See? No password, no shell, so disabled by default.

That you managed to gain access by logging in as toor directly means: 1) you set up the toor account specifically 2) easy access for all, because toor is very likely to be in bruteforce and rainbow tables.


----------



## magickan (Jun 1, 2010)

SirDice said:
			
		

> You should never change root's shell. Certainly not to a shell that isn't part of the base system. Why people keep insisting on changing root's shell to bash is just beyond me.



You asked the question, i suspect you answered it also   Being new to freebsd its all a learning process :stud



			
				SirDice said:
			
		

> Oliver's Law:
> Experience is something you don't get until just after you need it.


----------



## SirDice (Jun 1, 2010)

Very true. A hard lesson to learn though. Which can be avoided if people stopped treating every *nix as Linux


----------



## Firestorm (Jun 2, 2010)

Thanks for the help everyone.

I have not setup the toor account so that doesn't work, so the only way to get back into this server is to fysically be there.
There is however silver lining around this cloud. A colleague told me there's an ILO (integrated lights-out) controller on this machine, and it's hooked up and accessible. HP however has restricted it's 'remote console' capability, one needs to buy a license key for that. It's not cheap (â‚¬ 315,- for just a license) but that would save me not only this trip but also for every other screwup for the rest of that server's life.
I called our supplier and it should arrive today.

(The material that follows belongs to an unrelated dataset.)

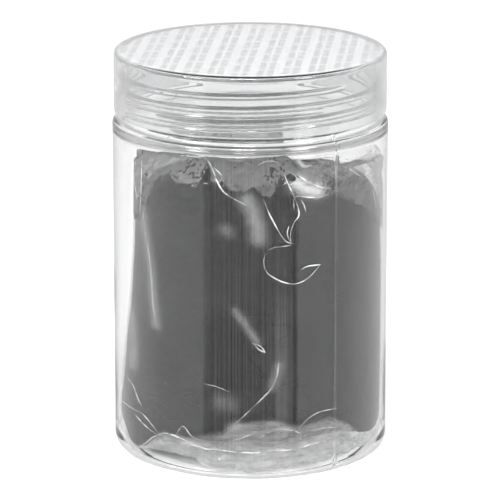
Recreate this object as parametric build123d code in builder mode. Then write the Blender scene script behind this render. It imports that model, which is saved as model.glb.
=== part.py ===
"""Powdered charcoal in a loose plastic bag, kept in a clear screw-top jar.

A blow-moulded jar stands on a narrow foot ring around a pushed-up base. Its neck carries a
single-start thread. A moulded lid with the matching thread presses a foam disc on the rim, and
the bag lies in the jar, filled with powder nearly to the shoulder. Millimetres, +Z up, with the
origin in the middle of the plane that the foot ring stands on. The jar's front is towards -Y.
"""
import os

from build123d import *

# Jar body
jar_diameter = 85.0
body_height = 104.5
body_wall = 0.7
base_wall = 0.9
heel_radius = 4.5
foot_width = 2.2
foot_edge_radius = 0.8
push_up_height = 6.7
push_up_run = 4.8
shoulder_radius = 1.2
shoulder_drop = 2.6

# Neck, from the top of the shoulder to the rim
neck_step = 3.2
neck_height = 19.6
neck_wall = 1.4
rim_edge_radius = 0.4
bead_step = 1.6
bead_edge_radius = 0.5

# Thread shared by the jar and the lid
thread_pitch = 4.0
thread_depth = 1.3
thread_root_width = 2.0
thread_crest_width = 0.8
thread_flank_gap = 0.14
thread_radial_gap = 0.3
thread_sink = 0.5
jar_thread_end_angle = -45.0
jar_thread_top_margin = 4.1
jar_thread_low_margin = 4.4
lid_thread_end_angle = -58.0
lid_thread_low_margin = 1.6

# Lid and the foam disc in it
lid_wall = 1.1
lid_panel = 0.9
lid_gap = 2.5
lid_edge_radius = 1.6
lid_rim_radius = 0.3
liner_thickness = 1.0
liner_side_gap = 0.4
bead_lid_gap = 0.4

# Bag and powder
bag_film = 0.3
bag_clearance = 0.3
powder_drop = 14.0
powder_top_inset = 2.9
powder_top_shift = 1.9
powder_heel_radius = 7.0
powder_top_radius = 3.0
air_gap = 2.5
mound_height = 8.0
mound_taper = 35.0
mound_neck_gap = 1.5
mound_edge_radius = 2.0

# Places that follow from the sizes above
jar_radius = jar_diameter / 2
inner_radius = jar_radius - body_wall
neck_radius = jar_radius - neck_step
bore_radius = neck_radius - neck_wall
bead_radius = jar_radius - bead_step
rim_z = body_height + neck_height
foot_outer = jar_radius - heel_radius
foot_inner = foot_outer - foot_width
push_up_radius = foot_inner - push_up_run
floor_z = push_up_height + base_wall
shoulder_z = body_height - shoulder_drop
lid_inner = neck_radius + thread_depth + thread_radial_gap
lid_radius = lid_inner + lid_wall
lid_bottom = body_height + lid_gap
bead_top = lid_bottom - bead_lid_gap
panel_bottom = rim_z + liner_thickness
lid_top = panel_bottom + lid_panel
liner_radius = lid_inner - liner_side_gap
bag_radius = inner_radius - bag_clearance
bag_floor = floor_z + bag_clearance
powder_radius = bag_radius - bag_film
powder_floor = bag_floor + bag_film
powder_level = body_height - powder_drop
bag_top = powder_level + air_gap + bag_film
mound_radius = bore_radius - mound_neck_gap

# The lid's flank bears on the underside of the jar's flank, so its thread hangs this far below.
thread_mid_width = (thread_root_width + thread_crest_width) / 2
flank_slope = (thread_root_width - thread_crest_width) / thread_depth
sunk_width = thread_root_width + flank_slope * thread_sink
thread_drop = thread_mid_width - flank_slope * thread_radial_gap / 2 + thread_flank_gap
jar_thread_top = rim_z - jar_thread_top_margin
jar_thread_turns = (jar_thread_top - bead_top - jar_thread_low_margin) / thread_pitch
angle_between_ends = (lid_thread_end_angle - jar_thread_end_angle) / 360.0
lid_thread_top = jar_thread_top + (angle_between_ends - 1) * thread_pitch - thread_drop
lid_thread_turns = (lid_thread_top - lid_bottom - lid_thread_low_margin) / thread_pitch


def corner_at(profile, across, up):
    """The corner of an upright profile that is nearest to (across, up)."""
    return profile.vertices().sort_by_distance((across, up))[0]


def thread_sweep(radius, outward, top_z, end_angle, turns, mode=Mode.ADD):
    """Sweep one thread rib. radius is the wall it stands on, outward is 1 or -1."""
    start = Plane.XY.offset(top_z - turns * thread_pitch).rotated((0, 0, end_angle - 360 * turns))
    with BuildLine(start) as path:
        Helix(pitch=thread_pitch, height=turns * thread_pitch, radius=radius)
    helix = path.line
    radial = (helix @ 0 - Vector(0, 0, (helix @ 0).Z)).normalized() * outward
    with BuildSketch(Plane(origin=helix @ 0, x_dir=radial, z_dir=helix % 0)) as rib:
        with BuildLine():
            Polyline(
                (-thread_sink, -sunk_width / 2),
                (thread_depth, -thread_crest_width / 2),
                (thread_depth, thread_crest_width / 2),
                (-thread_sink, sunk_width / 2),
                close=True,
            )
        make_face()
    sweep(sections=rib.sketch, path=helix, is_frenet=True, mode=mode)


# Jar: one lathe profile, outside up from the base and inside back down, then the neck thread.
with BuildPart() as jar:
    with BuildSketch(Plane.XZ) as jar_profile:
        with BuildLine():
            Polyline(
                (0, push_up_height),
                (push_up_radius, push_up_height),
                (foot_inner, 0),
                (foot_outer, 0),
            )
            RadiusArc((foot_outer, 0), (jar_radius, heel_radius), -heel_radius)
            Polyline(
                (jar_radius, heel_radius),
                (jar_radius, body_height),
                (bead_radius, body_height),
                (bead_radius, bead_top),
                (neck_radius, bead_top),
                (neck_radius, rim_z),
                (bore_radius, rim_z),
                (bore_radius, body_height),
                (inner_radius, shoulder_z),
                (inner_radius, heel_radius),
            )
            RadiusArc(
                (inner_radius, heel_radius),
                (foot_outer, base_wall),
                heel_radius - body_wall,
            )
            Polyline(
                (foot_outer, base_wall),
                (foot_inner + base_wall, base_wall),
                (push_up_radius + base_wall, floor_z),
                (0, floor_z),
                (0, push_up_height),
            )
        make_face()
        fillet(corner_at(jar_profile, jar_radius, body_height), shoulder_radius)
        fillet(corner_at(jar_profile, bead_radius, bead_top), bead_edge_radius)
        fillet(corner_at(jar_profile, neck_radius, rim_z), rim_edge_radius)
        fillet(corner_at(jar_profile, bore_radius, rim_z), rim_edge_radius)
        fillet(corner_at(jar_profile, foot_inner, 0), foot_edge_radius)
    revolve(axis=Axis.Z)
    thread_sweep(neck_radius, 1, jar_thread_top, jar_thread_end_angle, jar_thread_turns)

# Lid: a cup with a rounded top edge, and the thread on the inside of its skirt.
with BuildPart() as lid:
    with BuildSketch(Plane.XY.offset(lid_bottom)):
        Circle(lid_radius)
    extrude(amount=lid_top - lid_bottom)
    fillet(lid.edges().group_by(Axis.Z)[-1], lid_edge_radius)
    fillet(lid.edges().group_by(Axis.Z)[0], lid_rim_radius)
    with BuildSketch(Plane.XY.offset(lid_bottom)):
        Circle(lid_inner)
    extrude(amount=panel_bottom - lid_bottom, mode=Mode.SUBTRACT)
    thread_sweep(lid_inner, -1, lid_thread_top, lid_thread_end_angle, lid_thread_turns)

# Foam disc pressed between the lid's panel and the jar's rim.
with BuildPart() as seal_liner:
    with BuildSketch(Plane.XY.offset(rim_z)):
        Circle(liner_radius)
    extrude(amount=liner_thickness)

# Powder: wide at the floor, narrower and off to one side at its level, as the bag leans.
with BuildPart() as charcoal_powder:
    with BuildSketch(Plane.XY.offset(powder_floor)):
        Circle(powder_radius)
    with BuildSketch(Plane.XY.offset(powder_level)):
        with Locations((powder_top_shift, 0)):
            Circle(powder_radius - powder_top_inset)
    loft()
    fillet(charcoal_powder.edges().group_by(Axis.Z)[0], powder_heel_radius)
    fillet(charcoal_powder.edges().group_by(Axis.Z)[-1], powder_top_radius)

# Bag: a skin around the powder, a crumpled hem in the groove round the base, and the closed
# end of the bag folded down over the powder as a low mound.
lean_share = (bag_top - powder_floor) / (powder_level - powder_floor)
top_radius = powder_radius - powder_top_inset * lean_share + bag_film
with BuildPart() as inner_bag:
    with BuildSketch(Plane.XY.offset(bag_floor)):
        Circle(bag_radius)
    with BuildSketch(Plane.XY.offset(bag_top)):
        with Locations((powder_top_shift * lean_share, 0)):
            Circle(top_radius)
    loft()
    fillet(inner_bag.edges().group_by(Axis.Z)[-1], powder_top_radius)
    hem_inner = foot_inner + base_wall + bag_clearance
    hem_bottom = base_wall + bag_clearance
    with BuildSketch(Plane.XZ):
        with BuildLine():
            Polyline(
                (hem_inner, hem_bottom),
                (foot_outer - bag_clearance, hem_bottom),
                (bag_radius, heel_radius),
                (bag_radius, powder_floor),
                (push_up_radius + base_wall + bag_clearance, powder_floor),
                (push_up_radius + base_wall + bag_clearance, bag_floor),
                close=True,
            )
        make_face()
    revolve(axis=Axis.Z)
    with BuildSketch(Plane.XY.offset(powder_level)):
        Circle(mound_radius)
    extrude(amount=bag_top - powder_level + mound_height, taper=mound_taper)
    fillet(inner_bag.edges().group_by(Axis.Z)[-1], mound_edge_radius)
    with BuildPart(mode=Mode.PRIVATE) as hollow:
        with BuildSketch(Plane.XY.offset(powder_floor)):
            Circle(powder_radius)
        with BuildSketch(Plane.XY.offset(powder_level)):
            with Locations((powder_top_shift, 0)):
                Circle(powder_radius - powder_top_inset)
        loft()
    add(hollow.part, mode=Mode.SUBTRACT)

pieces = {
    "jar": jar,
    "lid": lid,
    "seal_liner": seal_liner,
    "inner_bag": inner_bag,
    "charcoal_powder": charcoal_powder,
}
os.makedirs("parts", exist_ok=True)
for label, piece in pieces.items():
    piece.part.label = label
    export_step(piece.part, f"parts/{label}.step")
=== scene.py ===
"""A clear screw-top jar with a loose bag of charcoal powder in it, under plain studio light.

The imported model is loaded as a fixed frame, and each piece here takes its place from it. Metres,
+Z up, the jar's front towards -Y. Profiles and marks are written in millimetres and scaled once.
"""
import math

import bpy
import numpy as np
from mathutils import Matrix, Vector, noise
from mathutils.bvhtree import BVHTree


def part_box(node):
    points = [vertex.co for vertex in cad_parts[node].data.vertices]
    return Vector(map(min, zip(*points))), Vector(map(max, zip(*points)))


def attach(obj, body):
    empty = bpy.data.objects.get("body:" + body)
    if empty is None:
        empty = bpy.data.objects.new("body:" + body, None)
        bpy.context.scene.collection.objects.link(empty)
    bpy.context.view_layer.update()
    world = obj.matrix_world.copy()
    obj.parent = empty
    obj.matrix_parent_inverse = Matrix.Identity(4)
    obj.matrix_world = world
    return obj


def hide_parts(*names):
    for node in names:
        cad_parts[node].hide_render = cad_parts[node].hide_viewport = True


bl_info = {
    "name": "Charcoal Powder Jar",
    "version": (1, 0, 0),
    "blender": (4, 5, 0),
    "location": "3D View > Sidebar > Charcoal Jar",
    "description": "Builds a clear screw-top jar that holds a loose bag of charcoal powder",
    "category": "Add Mesh",
}

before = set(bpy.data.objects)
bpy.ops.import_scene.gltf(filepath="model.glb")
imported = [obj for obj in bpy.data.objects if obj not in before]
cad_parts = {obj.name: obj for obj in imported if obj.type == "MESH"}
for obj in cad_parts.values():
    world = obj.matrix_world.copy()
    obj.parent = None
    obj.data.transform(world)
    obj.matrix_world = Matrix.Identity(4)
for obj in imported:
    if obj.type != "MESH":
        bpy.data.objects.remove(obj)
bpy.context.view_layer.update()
MM = 0.001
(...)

When I get it working I will be changing the root shell to csh so this doesn't happen again. I tinker around quite a lot as root and I'm more comfortable in bash so that's why I made it the default. Starting a bash shell manually is no trouble at all though.

And yes, I am a recovering Linux user. Slackware to be precise.


----------



## nekoexmachina (Jun 2, 2010)

Firestorm said:
			
		

> I tinker around quite a lot as root and I'm more comfortable in bash so that's why I made it the default. Starting a bash shell manually is no trouble at all though.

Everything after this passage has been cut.